Short exercise = Return, exactly as written, every line from the first line of the data below through the line that contains "# Millimetres, +Z".

⁂

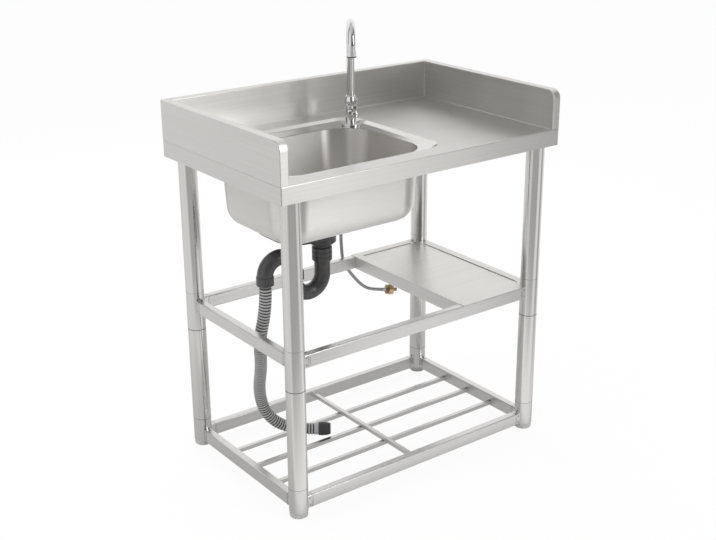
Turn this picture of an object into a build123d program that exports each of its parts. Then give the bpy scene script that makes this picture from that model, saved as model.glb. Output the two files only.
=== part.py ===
from build123d import *
from math import cos, pi, radians, sin, tan
import os

# Free-standing stainless kitchen sink table: worktop with splashes and a pressed bowl,
# a swivel tap, a plastic trap with a ribbed hose, and a tube frame with a shelf and a rack.
# Millimetres, +Z up, origin on the floor under the centre of the worktop, front towards -Y.

# ---- Worktop -----------------------------------------------------------------------------
TABLE_WIDTH = 800.0
TABLE_DEPTH = 500.0
TOP_HEIGHT = 800.0  # working surface above the floor
APRON_HEIGHT = 40.0
TOP_SHEET = 1.2
TOP_CORNER_RADIUS = 3.0
TOP_EDGE_RADIUS = 2.5
RETURN_FLANGE = 8.0  # lip folded inwards under the apron

# ---- Splashes: folded boxes welded on the left, back and right edges -----------------------
SPLASH_HEIGHT = 95.0
SPLASH_THICKNESS = 22.0
SPLASH_SHEET = 1.0
SPLASH_FRONT_RADIUS = 22.0
SPLASH_EDGE_RADIUS = 2.0

# ---- Bowl ----------------------------------------------------------------------------------
BOWL_LENGTH = 404.0
BOWL_WIDTH = 298.0
BOWL_LEFT_GAP = 25.0  # left splash to the opening
BOWL_FRONT_GAP = 65.0  # front edge of the worktop to the opening
BOWL_CORNER = 70.0
BOWL_TAP_CORNER = 95.0  # the wider corner beside the tap
BOWL_DEPTH = 170.0
BOWL_TAPER = 10.0  # how far each wall leans in on its way down
BOWL_FLOOR_RADIUS = 49.0
BOWL_SHEET = 1.0
BOWL_FLANGE = 12.0

# ---- Pressed recess round the bowl and the tap -----------------------------------------------
RECESS_DEPTH = 6.0
RECESS_SLOPE = 12.0
RECESS_CORNER = 55.0
RECESS_LEFT = 19.0  # opening of the bowl to the upper edge of the recess
RECESS_RIGHT = 39.0
RECESS_FRONT = 15.0
RECESS_BACK = 63.0
RECESS_BLEND = 4.0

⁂

Result below =
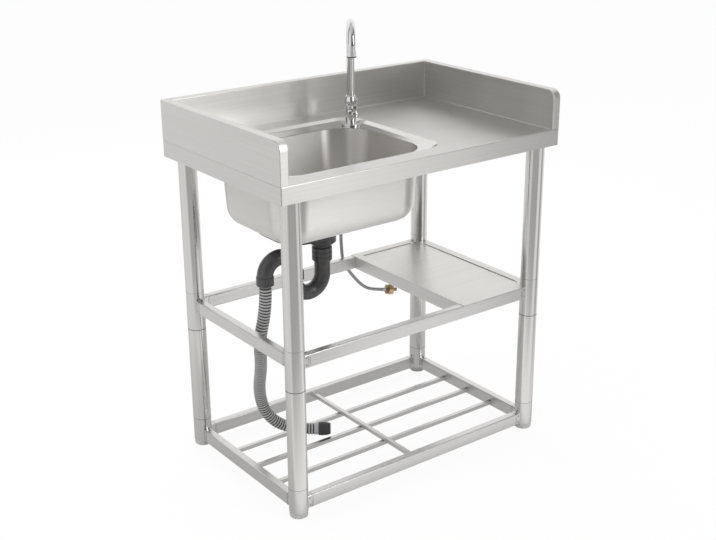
Turn this picture of an object into a build123d program that exports each of its parts. Then give the bpy scene script that makes this picture from that model, saved as model.glb. Output the two files only.
=== part.py ===
from build123d import *
from math import cos, pi, radians, sin, tan
import os

# Free-standing stainless kitchen sink table: worktop with splashes and a pressed bowl,
# a swivel tap, a plastic trap with a ribbed hose, and a tube frame with a shelf and a rack.
# Millimetres, +Z up, origin on the floor under the centre of the worktop, front towards -Y.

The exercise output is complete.